Key actors in this emerging framework include EU institutions, frontline member states such as Poland and the Baltic countries, Ukraine’s leadership, and Russia’s political and military establishment. Kallas, from Estonia, has been among the more hawkish voices on Russia within the EU, and her statement likely reflects consensus-building among Eastern and Nordic members who fear that any partial settlement leaving Russian forces entrenched in Ukraine or elsewhere would be unstable.

The demands matter for several reasons. First, they set a high bar for any eventual negotiation agenda, going beyond issues such as ceasefire lines and territorial control in Ukraine to encompass broader demilitarization or force-limitation measures for Russia. Such measures could include constraints on troop deployments, basing, or certain categories of weapons near EU borders.

Second, the insistence on Russian withdrawals from Moldova and Georgia effectively ties the resolution of frozen conflicts in those countries to the outcome of the war in Ukraine. This linkage could strengthen the bargaining position of Chisinau and Tbilisi but also risks making a settlement more complex and protracted.

Third, the EU’s stance narrows the space for Western intra-alliance compromise. Some states may favor more pragmatic or phased arrangements that prioritize an immediate halt to hostilities and the stabilization of front lines, while others, as Kallas’s comments suggest, seek a comprehensive restructuring of the regional balance.

From Moscow’s perspective, these conditions are likely to be viewed as unacceptable and as evidence that the West seeks to roll back Russian influence and military reach more broadly, not just in Ukraine. That perception may harden Russian resolve to continue fighting and to invest in asymmetric tools, including nuclear signaling, to deter what it sees as encirclement.

Outlook & Way Forward

In the near term, Kallas’s remarks should be read as strategic messaging rather than operational negotiation parameters. Active combat operations in Ukraine are intense, and there are no immediate signs of a formal negotiation track. Nonetheless, these statements will shape expectations among EU publics and elites about what a “just peace” should entail, making it more difficult for EU leadership to support any settlement that falls significantly short of these goals.

Over the medium term, the EU is likely to continue codifying its positions in official documents, including security strategy reviews and Ukraine support frameworks. Watch for references to Russian troop withdrawals from Moldova and Georgia in EU Council conclusions or declarations at international conferences on Ukraine.
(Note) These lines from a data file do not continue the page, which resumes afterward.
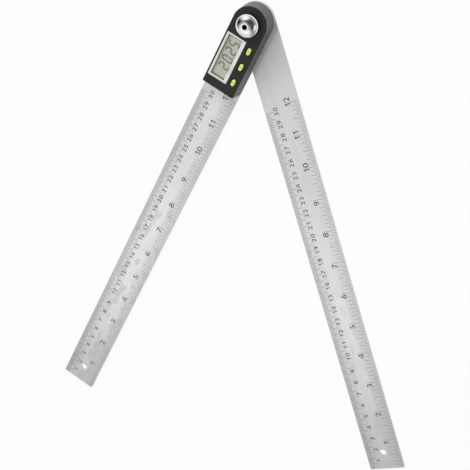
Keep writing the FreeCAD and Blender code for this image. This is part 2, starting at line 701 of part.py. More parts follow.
def make_battery_cover():
    """Disc flush with the ruler's back, with a coin slot, a plug and two bayonet lugs."""
    place = (0, CELL_Y)
    disc_front = BASE_BACK + COVER_THICK
    cover = cylinder(COVER_R, BASE_BACK, disc_front, place)
    cover = cover.fuse(cylinder(COVER_PLUG_R, disc_front, LUG_FRONT, place))
    for lug in cover_lugs(COVER_LUG_LENGTH, COVER_LUG_REACH, LUG_BACK, LUG_FRONT):
        cover = cover.fuse(lug)
    half_length = COIN_SLOT_LENGTH / 2
    half_width = COIN_SLOT_WIDTH / 2
    slot = block(-half_length, half_length, CELL_Y - half_width, CELL_Y + half_width,
                 BASE_BACK - CUT_OVERRUN, BASE_BACK + COIN_SLOT_DEPTH)
    return cover.cut(slot).removeSplitter()


def make_cell_contact_minus():
    """Leaf spring from the board down to the middle of the battery."""
    foot_back = BOARD_BACK - CONTACT_THICK
    tip_front = CELL_FRONT + CONTACT_THICK
    start = CELL_Y + CONTACT_REACH
    bend = start - CONTACT_FOOT
    end = CELL_Y - CONTACT_FOOT / 2
    outline = [(start, BOARD_BACK), (bend, BOARD_BACK), (CELL_Y, tip_front), (end, tip_front),
               (end, CELL_FRONT), (CELL_Y, CELL_FRONT), (bend, foot_back), (start, foot_back)]
    leaf = flat_face([vec(-CONTACT_WIDTH / 2, y, z) for y, z in outline])
    return leaf.extrude(vec(CONTACT_WIDTH, 0, 0))


def make_cell_contact_plus():
    """Bent strip from the board down to the battery's side, through the holder's notch."""
    half = CONTACT_WIDTH / 2
    side = CELL_Y - CELL_D / 2
    outer = side - CONTACT_THICK
    tab = block(-half, half, outer, side, CELL_BACK + CELL_THICK / 2, BOARD_BACK)
    foot = block(-half, half, outer, side + CONTACT_FOOT / 2, BOARD_BACK - CONTACT_THICK, BOARD_BACK)
    return tab.fuse(foot)


def make_parts():
    parts = {
        "base_ruler": make_base_ruler(),
        "housing_cover": make_housing_cover(),
        "housing_screws": make_housing_screws(),
        "display_bezel": make_display_bezel(),
        "display_window": make_display_window(),
        "lcd_panel": make_lcd_panel(),
        "zebra_strips": make_zebra_strips(),
        "circuit_board": make_circuit_board(),
        "board_screws": make_board_screws(),
        "controller_chip": make_controller_chip(),
        "key_switches": make_key_switches(),
        "pivot_bush": make_pivot_bush(),
        "spring_washer": make_spring_washer(),
        "coin_cell": make_coin_cell(),
        "battery_holder": make_battery_holder(),
        "cell_contact_minus": make_cell_contact_minus(),
        "cell_contact_plus": make_cell_contact_plus(),
        "battery_cover": make_battery_cover(),
        "swing_ruler": make_swing_ruler(),
        "pivot_shaft": make_pivot_shaft(),
        "friction_washer": make_friction_washer(),
        "retaining_clip": make_retaining_clip(),
        "encoder_rotor": make_encoder_rotor(),
        "pressure_washer": make_pressure_washer(),
        "lock_knob": make_lock_knob(),
    }
    for name, place in zip(BUTTON_NAMES, BUTTON_PLACES):
        parts[name] = make_button(place)
    return parts


os.makedirs("parts", exist_ok=True)
for name, shape in make_parts().items():
    shape.exportStep(os.path.join("parts", name + ".step"))
    print(name, len(shape.Solids), "solid, valid", shape.isValid(), "volume", round(shape.Volume, 2))
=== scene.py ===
"""Digital angle finder: fine forms, printed scales, display figures, finishes, light and camera.

Places are written in millimetres in the part's own frame: Z is out of the display, zero on the
pivot axis and on the back of the swing ruler, and the base ruler runs towards -Y.
"""
import bmesh
import bpy
import math
from mathutils import Matrix, Vector


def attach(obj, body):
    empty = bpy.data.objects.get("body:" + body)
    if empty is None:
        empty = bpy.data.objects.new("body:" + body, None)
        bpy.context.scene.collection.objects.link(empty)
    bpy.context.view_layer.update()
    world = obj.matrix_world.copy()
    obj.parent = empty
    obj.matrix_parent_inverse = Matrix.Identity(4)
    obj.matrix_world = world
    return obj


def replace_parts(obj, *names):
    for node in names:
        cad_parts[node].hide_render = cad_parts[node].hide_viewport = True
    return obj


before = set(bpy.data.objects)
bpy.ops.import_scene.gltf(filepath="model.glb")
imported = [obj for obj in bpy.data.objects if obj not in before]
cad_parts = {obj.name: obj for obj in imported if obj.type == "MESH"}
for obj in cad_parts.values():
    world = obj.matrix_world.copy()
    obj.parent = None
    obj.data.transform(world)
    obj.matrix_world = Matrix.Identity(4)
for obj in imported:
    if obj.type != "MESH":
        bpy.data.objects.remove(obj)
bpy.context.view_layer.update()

MM = 0.001
INCH = 25.4
REST_ANGLE_DEG = 45.0

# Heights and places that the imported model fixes
RULER_REACH = 366.9
CELL_CENTRE = (0, -38.5, 0)
BASE_FRONT = 2.7
SWING_FRONT = 1.2
LCD_FRONT = 13.6
BEZEL_SEAT = 14.4
BEZEL_FRONT = 15.55

# Colours, linear
STEEL = (0.91, 0.91, 0.91)
INK = (0.085, 0.085, 0.09)
BORE_BLACK = (0.02, 0.02, 0.02)
HOUSING_BLACK = (0.022, 0.022, 0.024)
# Painted light: the housing's walls, paler than its face for the light on the sides
HOUSING_WALL_PAINTED_LIGHT = (0.13, 0.13, 0.133)
COVER_BLACK = (0.02, 0.02, 0.021)
BEZEL_GREY = (0.80, 0.81, 0.765)
LCD_GREEN = (0.54, 0.58, 0.46)
LCD_FIGURE = (0.13, 0.15, 0.115)
# Painted shade on the display under the bezel's inner walls
LCD_PAINTED_SHADE = (0.19, 0.205, 0.155)
LIME = (0.90, 0.95, 0.27)
MARK_LIME = (0.64, 0.73, 0.08)
# Painted shade: the key skirts, dark for the shade in the wells
SKIRT_PAINTED_SHADE = (0.10, 0.11, 0.015)
CHROME = (0.86, 0.865, 0.87)
PANE_TINT = (0.78, 0.80, 0.78)
CONNECTOR_PINK = (0.45, 0.25, 0.30)
BOARD_GREEN = (0.03, 0.17, 0.07)
ROTOR_GREEN = (0.04, 0.20, 0.09)
POTTING_BLACK = (0.02, 0.02, 0.02)
SWITCH_BLACK = (0.07, 0.07, 0.07)
NYLON_WHITE = (0.85, 0.85, 0.82)
HOUSING_SCREW_ZINC = (0.5, 0.5, 0.51)
BOARD_SCREW_ZINC = (0.35, 0.35, 0.36)
BRONZE = (0.65, 0.47, 0.23)
SHAFT_STEEL = (0.62, 0.62, 0.62)
SPRING_STEEL = (0.42, 0.42, 0.43)
CELL_NICKEL = (0.70, 0.70, 0.70)
CONTACT_GOLD = (0.80, 0.70, 0.45)
FLOOR_WHITE = (0.95, 0.95, 0.95)


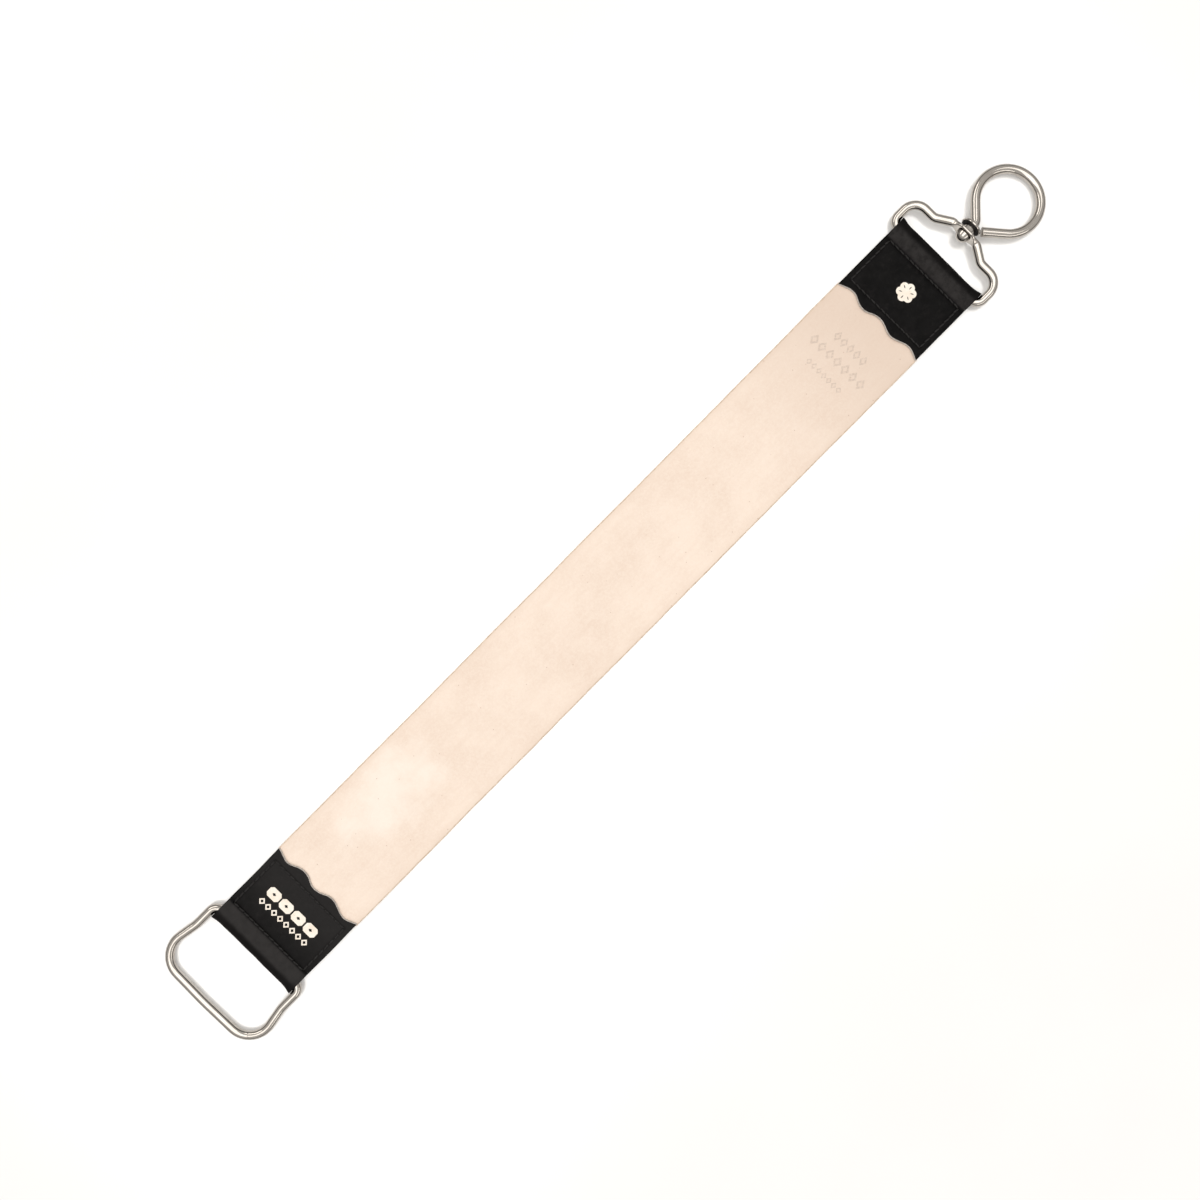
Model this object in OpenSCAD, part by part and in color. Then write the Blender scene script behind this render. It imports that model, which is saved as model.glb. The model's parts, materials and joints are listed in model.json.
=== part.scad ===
// Hanging leather strop: a single leather strap with a folded cap sewn to each end.
// One cap holds a bent wire handle, the other a wire bail with a swivelling ring hook.
// The strop lies flat on Z = 0 with its length along X: handle at -X, hook at +X.

/* [Strap] */
// Length of the leather from fold to fold
leather_len = 443; // [300:1:600]
// Width of the strap
strap_w = 50; // [48:0.5:52]
// Thickness of the strap
strap_t = 2.8; // [2.2:0.1:3.2]
// Height by which the strap's ends rise into the caps
end_rise = 2; // [1.6:0.1:2.2]
// Length over which the strap rises at each end
ramp_len = 50; // [30:1:80]

/* [Leather caps] */
// Length of the cap at the handle, from its fold to the tips of its wavy edge
handle_cap_len = 43.6; // [38:0.1:60]
// Length of the cap at the hook, from its fold to the tips of its wavy edge
hook_cap_len = 42; // [38:0.1:60]
// Width of both caps
cap_w = 49.2; // [46:0.1:49.2]
// Thickness of the cap leather
cap_t = 1.2; // [0.8:0.1:1.4]
// Depth of the waves in the cut edge
wave_depth = 2.5; // [0:0.1:4]
// Distance from one wave to the next
wave_pitch = 17.8; // [12:0.1:25]

/* [Stitching and foil] */
// Distance between stitches
stitch_pitch = 3.2; // [2.5:0.1:5]
// Radius of the thread
thread_r = 0.35; // [0.2:0.05:0.4]
// Distance from the fold to the first row of stitches
fold_to_seam = 11.1; // [9.5:0.1:12]
// Distance from the wavy edge's tips to the last row of stitches
edge_to_seam = 5.5; // [4.5:0.1:8]
// Distance from the middle of the cap to the side rows of stitches
side_seam_y = 21.8; // [20:0.1:22.5]
// Thickness of the foil ornaments
foil_t = 0.12; // [0.05:0.01:0.2]

/* [Handle loop] */
// Radius of the wire in the handle and the bail
wire_r = 2.1; // [1.8:0.05:2.1]
// Reach of the handle's far bar from its hinge line
handle_reach = 35.5; // [32:0.5:60]
// Radius of the handle's outer corners
handle_corner_r = 11.5; // [8:0.5:12]

/* [Swivel and ring hook] */
// Reach of the bail's pierced eye from its hinge line
bail_reach = 18.8; // [18:0.1:22]
// Radius of the rivet's neck, which turns in the eye
neck_r = 2.92; // [2.5:0.01:3]
// Radius of the rivet's domed head
dome_r = 3.5; // [3.3:0.1:4.3]
// Radius of the hook's collar
collar_r = 5.05; // [4.5:0.05:5.2]
// Radius of the ring hook's wire
hook_wire_r = 2.25; // [2:0.05:2.3]
// Radius of the ring, to the middle of its wire
ring_r = 15.05; // [13:0.05:16]

/* [Hidden] */
$fn = 64;

// Heights of the strap's ends and of the cap flaps above and below them
flap_bottom = end_rise - cap_t;
seat_top = end_rise + strap_t;
flap_top = seat_top + cap_t;

// The fold wraps the wire, with a little looseness towards the end of the strop
tunnel_gap = 0.3;
fold_r = wire_r + tunnel_gap + cap_t;
fold_slack = 0.7;
hinge_x = leather_len / 2 - fold_slack - fold_r;
hinge_z = fold_r;
seam_x = leather_len / 2 - fold_to_seam;
seam_row_x = seam_x - thread_r - 0.05;
tail_x = seam_x + 1.6;
tail_relief = 0.4;

// The wire's side arms pass outside the leather
arm_y = cap_w / 2 + tunnel_gap + wire_r;
hinge_bend_r = 2.6;
run_step = 0.02;
run_lap = 0.25;
ramp_steps = 16;
wave_steps = 60;

// Handle: where its arms start to spread, how far they spread, and the bow of the far bar
handle_neck = 12.5;
handle_spread = 3.9;
handle_bow = 0.7;
handle_tilt = 2.2;

// Bail: its straight run, the shoulders beside the eye, and the eye plate
bail_run = 14.3;
bail_corner_r = 7;
shoulder_outer_y = 14.6;
shoulder_inner_y = 7.2;
eye_w = 11.5;
eye_h = 8.8;
eye_t = 1.5;
eye_corner_r = 2.2;
eye_hole_r = neck_r + 0.08;
eye_z = 5.8;
bail_tilt = asin((eye_z - hinge_z) / bail_reach);
eye_x = hinge_x + bail_reach * cos(bail_tilt);

// Rivet and hook, measured along the swivel's axis from the middle of the eye plate
hook_tilt = 4.9;
dome_seat = -1;
collar_seat = 3.6;
collar_t = 1.2;
foot_r = 3.6;
foot_tip_r = hook_wire_r - 0.1;
foot_len = 1;
tenon_r = 1.6;
tenon_len = 2.4;
hook_bend_at = 7.2;
hook_bend_r = 3.2;
ring_centre = [24.9, -3.75];
hook_end = [6.1, -5.15];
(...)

Parallel efforts to accelerate Moldova’s and possibly Georgia’s EU integration processes will complement this agenda by signaling that these countries lie firmly within Europe’s political orbit.

For any eventual negotiation, the gap between EU conditions and Russian red lines will be wide. Bridging it would likely require creative sequencing—such as interim security guarantees for Ukraine, confidence-building measures in Moldova and Georgia, or phased force reductions linked to sanctions relief. Preparatory intellectual work on such models is already underway in think tanks and some diplomatic circles.

Ultimately, Kallas’s comments underscore that European security debates have moved beyond reactive crisis management to envisioning a postwar order in which Russia’s military footprint is tightly constrained. Whether this vision is realizable, and at what cost, will depend on battlefield dynamics in Ukraine, Russia’s internal trajectory, and the willingness of EU and NATO states to sustain long-term commitments to defense and reconstruction.